In the food industry, dairy industry, and other industries, methods for rapidly detecting microorganisms with high sensitivity are very important, for example, in the control of environmental microorganisms such as the detection of microorganisms at food manufacturing plants for prevention of food poisoning, and in the inspection for contamination of microorganisms in food products (e.g., dairy products such as milk). In conventional methods for detecting living cells using a nutrient medium, it takes several days until a living microorganism is counted.
For the detection of microorganisms as described above, a method of utilizing ATP present in all organisms has been examined. As a method for detecting ATP, a bioluminescence assay employing firefly luciferase has been known. This method is an established technique for measuring ATP (see DeLuca, M. and W. D. McElroy, “Kinetics of the firefly luciferase catalyzed reactions,” Biochemistry, vol. 26. pp. 921-925 (1974)) and has been used as a rapid, hygiene monitoring (Bautista, D. A. et al., “Adenosine triphosphate bioluminescence as a method to determine microbial levels in scald and chill tanks at a poultry abattoir,” Poult. Sci., vol. 73, pp. 1673-1678 (1994)). Furthermore, an ATP assay has recently been proposed as a technology for countering bioterrorism (Spencer, R. C. and N. F. Lightfoot, “Preparedness and response to bioterrorism,” J. Infect., vol. 43, pp. 104-110 (2001)).
However, the conventional methods for assaying ATP have a detection limit (e.g., approximately 104 E. coli colony-forming units (CFU)/assay). Such a sensitivity is not sensitive enough for industrial or practical applications.

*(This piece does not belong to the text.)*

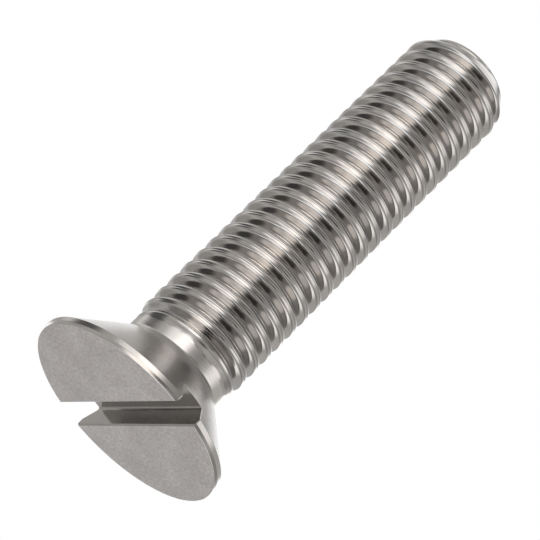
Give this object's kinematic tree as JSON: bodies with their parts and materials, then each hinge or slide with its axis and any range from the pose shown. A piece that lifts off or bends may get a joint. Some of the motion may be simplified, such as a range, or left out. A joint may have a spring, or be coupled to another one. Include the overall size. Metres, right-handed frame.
{
  "type": "slotted countersunk screw",
  "caption": "Steel machine screw with a flat countersunk head, a straight driver slot across its face, a short plain neck and a right-hand metric thread down to a bevelled tip.",
  "frame": {"origin": "centre of the flat face of the head, which the screw stands on", "axes": "+Z along the shank from the head to the tip, +X along the driver slot"},
  "size_m": [0.0144, 0.0146, 0.035],
  "materials": {
    "steel": "bright rolled thread, finely turned cone and neck, satin face"
  },
  "bodies": {
    "root": {"screw": "steel"}
  },
  "joints": []
}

A computer simulation has suggested that ATP amplification employing adenylate kinase (ADK) and pyruvate kinase (PVK) provides a possibility that a very low level of ATP can be detected without using a photometer having high sensitivity (Chittock, R. S. et al., “Kinetic aspects of ATP amplification reactions,” Anal. Biochem, vol. 255, pp. 120-126 (1998)). However, this method has not been utilized in practice.

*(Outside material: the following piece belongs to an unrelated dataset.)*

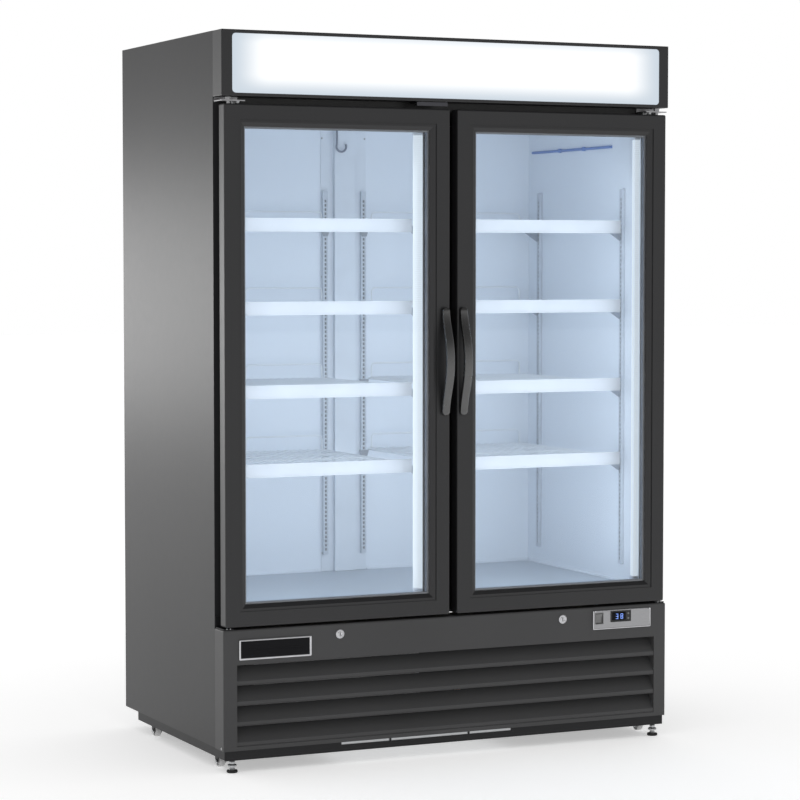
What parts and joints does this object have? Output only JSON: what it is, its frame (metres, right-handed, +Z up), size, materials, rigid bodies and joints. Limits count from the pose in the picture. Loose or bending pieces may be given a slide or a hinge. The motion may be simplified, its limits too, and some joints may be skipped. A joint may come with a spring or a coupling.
{
  "type": "glass door merchandiser",
  "caption": "Tall refrigerated display cabinet with hinged glass doors, lit canopy sign, adjustable shelves, louvred machine compartment, bow handles and levelling feet.",
  "frame": {"origin": "on the floor, below the centre of the bounding box", "axes": "+Z up, +X to the right seen from the front, +Y from the doors towards the back"},
  "size_m": [1.372, 0.844, 1.992],
  "materials": {
    "left_side_panel": "satin",
    "right_side_panel": "satin",
    "rear_panel": "satin",
    "roof_panel": "satin",
    "cabinet_insulation": "matte",
    "interior_liner": "satin",
    "door_mullion": "satin",
    "left_wall_light": "gloss",
    "right_wall_light": "gloss",
    "left_mullion_light": "gloss",
    "right_mullion_light": "gloss",
    "canopy_housing": "satin",
    "sign_panel": "gloss",
    "sign_lamp": "gloss",
    "grille_panel": "satin",
    "control_plate": "satin",
    "temperature_controller": "gloss",
    "left_top_hinge": "satin",
    "left_bottom_hinge": "satin",
    "right_top_hinge": "satin",
    "right_bottom_hinge": "satin",
    "left_front_standard": "satin",
    "left_rear_standard": "satin",
    "right_front_standard": "satin",
    "right_rear_standard": "satin",
    "rear_air_channel": "satin",
    "left_shelf_1": "gloss",
    "left_shelf_2": "gloss",
    "left_shelf_3": "gloss",
    "left_shelf_4": "gloss",
    "right_shelf_1": "gloss",
    "right_shelf_2": "gloss",
    "right_shelf_3": "gloss",
    "right_shelf_4": "gloss",
    "base_pan": "satin",
    "condensate_tray": "satin",
    "left_base_rail": "satin",
    "right_base_rail": "satin",
    "condenser_coil": "satin",
    "compressor": "satin",
    "evaporator_housing": "satin",
    "left_door_frame": "satin",
    "left_door_glass": "gloss",
    "left_door_gasket": "matte",
    "left_door_handle": "satin",
    "left_lock": "polished",
    "left_levelling_foot": "satin",
    "left_front_wheel": "satin",
    "left_rear_wheel": "satin",
    "right_door_frame": "satin",
    "right_door_glass": "gloss",
    "right_door_gasket": "matte",
    "right_door_handle": "satin",
    "right_lock": "polished",
    "right_levelling_foot": "satin",
    "right_front_wheel": "satin",
    "right_rear_wheel": "satin",
    "lamp_switch": "gloss",
    "condenser_fan": "satin",
    "evaporator_fan": "satin"
  },
  "bodies": {
    "cabinet": {"left_side_panel": "left_side_panel", "right_side_panel": "right_side_panel", "rear_panel": "rear_panel", "roof_panel": "roof_panel", "cabinet_insulation": "cabinet_insulation", "interior_liner": "interior_liner", "door_mullion": "door_mullion", "left_wall_light": "left_wall_light", "right_wall_light": "right_wall_light", "left_mullion_light": "left_mullion_light", "right_mullion_light": "right_mullion_light", "canopy_housing": "canopy_housing", "sign_panel": "sign_panel", "sign_lamp": "sign_lamp", "grille_panel": "grille_panel", "control_plate": "control_plate", "temperature_controller": "temperature_controller", "left_top_hinge": "left_top_hinge", "left_bottom_hinge": "left_bottom_hinge", "right_top_hinge": "right_top_hinge", "right_bottom_hinge": "right_bottom_hinge", "left_front_standard": "left_front_standard", "left_rear_standard": "left_rear_standard", "right_front_standard": "right_front_standard", "right_rear_standard": "right_rear_standard", "rear_air_channel": "rear_air_channel", "left_shelf_1": "left_shelf_1", "left_shelf_2": "left_shelf_2", "left_shelf_3": "left_shelf_3", "left_shelf_4": "left_shelf_4", "right_shelf_1": "right_shelf_1", "right_shelf_2": "right_shelf_2", "right_shelf_3": "right_shelf_3", "right_shelf_4": "right_shelf_4", "base_pan": "base_pan", "condensate_tray": "condensate_tray", "left_base_rail": "left_base_rail", "right_base_rail": "right_base_rail", "condenser_coil": "condenser_coil", "compressor": "compressor", "evaporator_housing": "evaporator_housing"},
    "left_door": {"left_door_frame": "left_door_frame", "left_door_glass": "left_door_glass", "left_door_gasket": "left_door_gasket", "left_door_handle": "left_door_handle"},
    "left_lock_cylinder": {"left_lock": "left_lock"},
    "left_foot": {"left_levelling_foot": "left_levelling_foot"},
    "left_front_caster_wheel": {"left_front_wheel": "left_front_wheel"},
    "left_rear_caster_wheel": {"left_rear_wheel": "left_rear_wheel"},
    "right_door": {"right_door_frame": "right_door_frame", "right_door_glass": "right_door_glass", "right_door_gasket": "right_door_gasket", "right_door_handle": "right_door_handle"},
    "right_lock_cylinder": {"right_lock": "right_lock"},
    "right_foot": {"right_levelling_foot": "right_levelling_foot"},
    "right_front_caster_wheel": {"right_front_wheel": "right_front_wheel"},
    "right_rear_caster_wheel": {"right_rear_wheel": "right_rear_wheel"},
    "lamp_switch_rocker": {"lamp_switch": "lamp_switch"},
    "condenser_fan_rotor": {"condenser_fan": "condenser_fan"},
    "evaporator_fan_rotor": {"evaporator_fan": "evaporator_fan"}
  },
  "joints": [
    {"name": "left_door_hinge", "type": "hinge", "parent": "cabinet", "child": "left_door", "pos_m": [-0.659, -0.357, 0.395], "axis": [0, 0, -1], "range_deg": [0, 110]},
    {"name": "left_lock_turn", "type": "hinge", "parent": "cabinet", "child": "left_lock_cylinder", "pos_m": [-0.346, -0.378, 0.36], "axis": [0, -1, 0], "range_deg": [0, 90]},
    {"name": "left_foot_height", "type": "slide", "parent": "cabinet", "child": "left_foot", "axis": [0, 0, 1], "range_m": [-0.012, 0.01]},
    {"name": "left_front_wheel_spin", "type": "hinge", "parent": "cabinet", "child": "left_front_caster_wheel", "pos_m": [-0.656, -0.273, 0.019], "axis": [1, 0, 0], "continuous": true},
    {"name": "left_rear_wheel_spin", "type": "hinge", "parent": "cabinet", "child": "left_rear_caster_wheel", "pos_m": [-0.656, 0.237, 0.018], "axis": [1, 0, 0], "continuous": true},
    {"name": "right_door_hinge", "type": "hinge", "parent": "cabinet", "child": "right_door", "pos_m": [0.659, -0.357, 0.395], "axis": [0, 0, 1], "range_deg": [0, 110]},
    {"name": "right_lock_turn", "type": "hinge", "parent": "cabinet", "child": "right_lock_cylinder", "pos_m": [0.346, -0.378, 0.36], "axis": [0, -1, 0], "range_deg": [0, 90]},
    {"name": "right_foot_height", "type": "slide", "parent": "cabinet", "child": "right_foot", "axis": [0, 0, 1], "range_m": [-0.012, 0.01]},
    {"name": "right_front_wheel_spin", "type": "hinge", "parent": "cabinet", "child": "right_front_caster_wheel", "pos_m": [0.656, -0.273, 0.019], "axis": [1, 0, 0], "continuous": true},
    {"name": "right_rear_wheel_spin", "type": "hinge", "parent": "cabinet", "child": "right_rear_caster_wheel", "pos_m": [0.656, 0.237, 0.018], "axis": [1, 0, 0], "continuous": true},
    {"name": "lamp_switch_rock", "type": "hinge", "parent": "cabinet", "child": "lamp_switch_rocker", "pos_m": [0.4645, -0.3775, 0.355], "axis": [-1, 0, 0], "range_deg": [0, 18]},
    {"name": "condenser_fan_spin", "type": "hinge", "parent": "cabinet", "child": "condenser_fan_rotor", "pos_m": [-0.31, -0.2063, 0.1903], "axis": [0, 1, 0], "continuous": true},
    {"name": "evaporator_fan_spin", "type": "hinge", "parent": "cabinet", "child": "evaporator_fan_rotor", "pos_m": [0, 0.056, 1.806], "axis": [0, 0, 1], "continuous": true}
  ]
}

In order to assay a trace amount of ATP, a method for amplifying ATP has been proposed (Japanese Laid-Open Patent Publication No. 2001-299390). This method disclosed in Japanese Laid-Open Patent Publication No. 2001-299390 will be described with reference to FIG. 1. In FIG. 1, ADK refers to adenylate kinase, polyP refers to polyphosphate, and PPK refers to polyphosphate kinase. Hereinafter, these abbreviations sometimes are also used in the present specification. FIG. 1a shows that in the absence of ATP, ATP is not theoretically produced from AMP and polyphosphate. As shown in FIG. 1b, in the presence of ATP, ADK causes a transphosphorylation from ATP to AMP, which results in a production of two molecules of ADP (first reaction). The two molecules of ADP produced in this first reaction receive a phosphate group from polyphosphate by the action of PPK, resulting in a production of two molecules of ATP (second reaction). The two molecules of ATP produced in this second reaction are used again for the first reaction to produce four molecules of ADP, and these four molecules of ADP are then converted into four molecules of ATP by PPK.

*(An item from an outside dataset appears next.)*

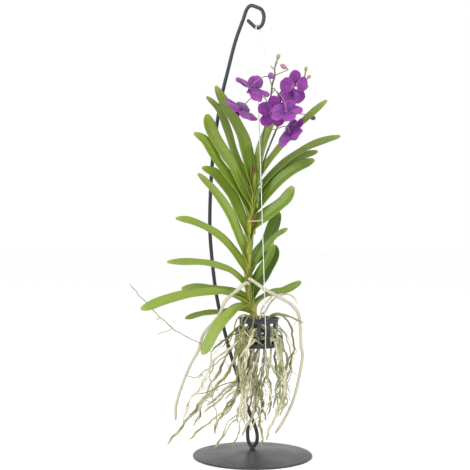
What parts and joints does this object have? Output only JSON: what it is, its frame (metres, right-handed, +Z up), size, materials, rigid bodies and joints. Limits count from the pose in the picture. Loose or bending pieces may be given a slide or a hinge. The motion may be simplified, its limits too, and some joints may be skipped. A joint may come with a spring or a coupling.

In this manner, according to Japanese Laid-Open Patent Publication No. 2001-299390, excess amounts of AMP and polyphosphate are added to the reaction system to drive the ADK and PPK equilibrium toward the production of ADP (first reaction) and the production of ATP (second reaction), respectively. Then, by repeating a single reaction system including the first reaction and the second reaction n times, one molecule of ATP is amplified to 2n molecules of ATP. Therefore, this method is an excellent method for amplifying ATP.
Although this method described in Japanese Laid-Open Patent Publication No. 2001-299390 is an excellent method in that the presence of cells can be detected with a higher level of sensitivity than conventionally achieved, it turned out that in this method, amplification of ATP in the absence of ATP, which does not occur in theory, is sometimes observed at a low level, and thus there is a problem in that this method does not have reliability for amplifying and detecting exogenous (externally added) ATP only. That is to say, there is a problem in that this method cannot reliably provide such a sensitivity that ATP at a single cell level can be amplified and detected. Furthermore, there are also problems such as the adjustment between the activities of ADK and PPK.